Vonage: "Unlimited" minutes capped at 3000 minutes. - codegeek

Was looking at Vonage to get "unlimited" calling minutes until I came across this:<p>http://www.vonage.com/reasonable_use_policy/?refer_id=WEBHO0706010001W1<p>Read this paragraph specifically<p>"Over 95% of Vonage's residential unlimited calling plan customers use less than 3000 minutes per month and do not have any unusual usage patterns in terms of unique numbers called, high call forwarding/transferring usage and so on. A customer's aggregate usage may be considered outside of normal use if it exceeds 3000 minutes per month IN COMBINATION with one or more of the following, including, but not limited to, excessive:<p>unique numbers called;
call lengths;
call forwarding/transferring;
conference calling;
short duration calls;
number of calls made during a month,
number of calls made to a conference calling service during a month;
number of calls made during business hours;
number of calls terminated and re-initiated consecutively, which, in the aggregate, result in excessive call lengths during a specific time frame; or
other abnormal calling patterns indicative of an attempt to evade enforcement of this Reasonable Use Policy"
======
TheCoelacanth
Well, it's unlimited for residential use; you aren't allowed to use it for a
business.
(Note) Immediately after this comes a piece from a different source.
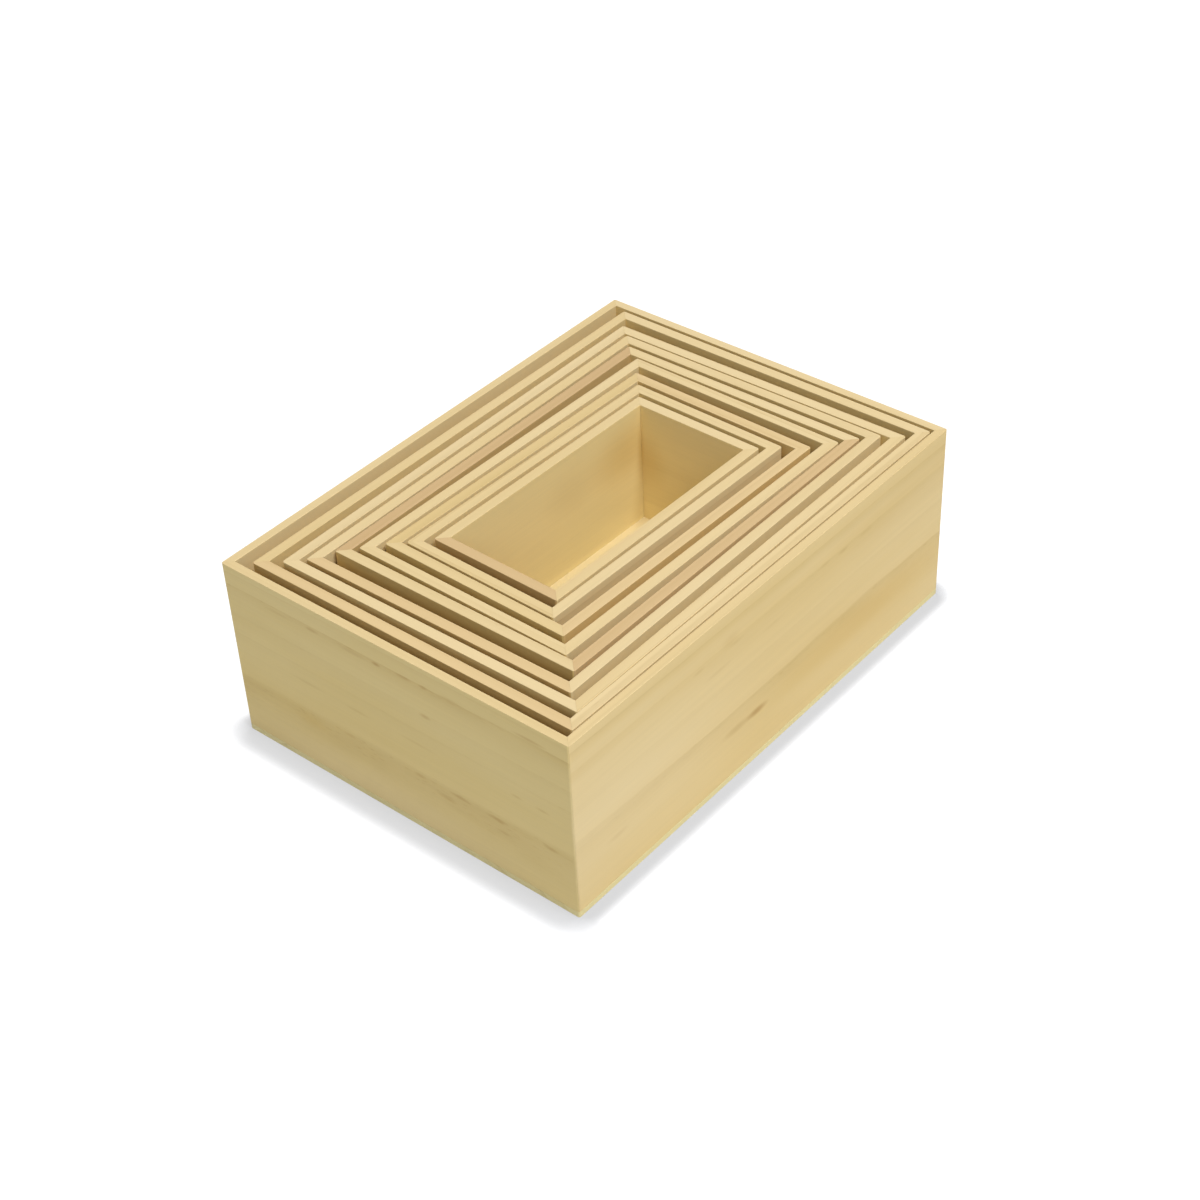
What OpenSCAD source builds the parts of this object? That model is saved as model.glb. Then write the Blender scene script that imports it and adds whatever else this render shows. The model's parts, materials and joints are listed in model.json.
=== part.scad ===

So essentially they're saying that if it looks like you're using the
plan for a business, they can investigate.

------
cafobp
I quit Vonage a long time ago when I noticed my bill was steadily rising
around 25 cents each months over a 4/5 year period. When I tried to cancel
service, I found out that in order to cancel you have to remember their
'special' assigned password to get the the web page that gives you a number to
call to cancel. After calling and waiting a long time to speak to a
representative, the call quality was horrible!! I have to think this is part
of their business model. I am not impressed with this company.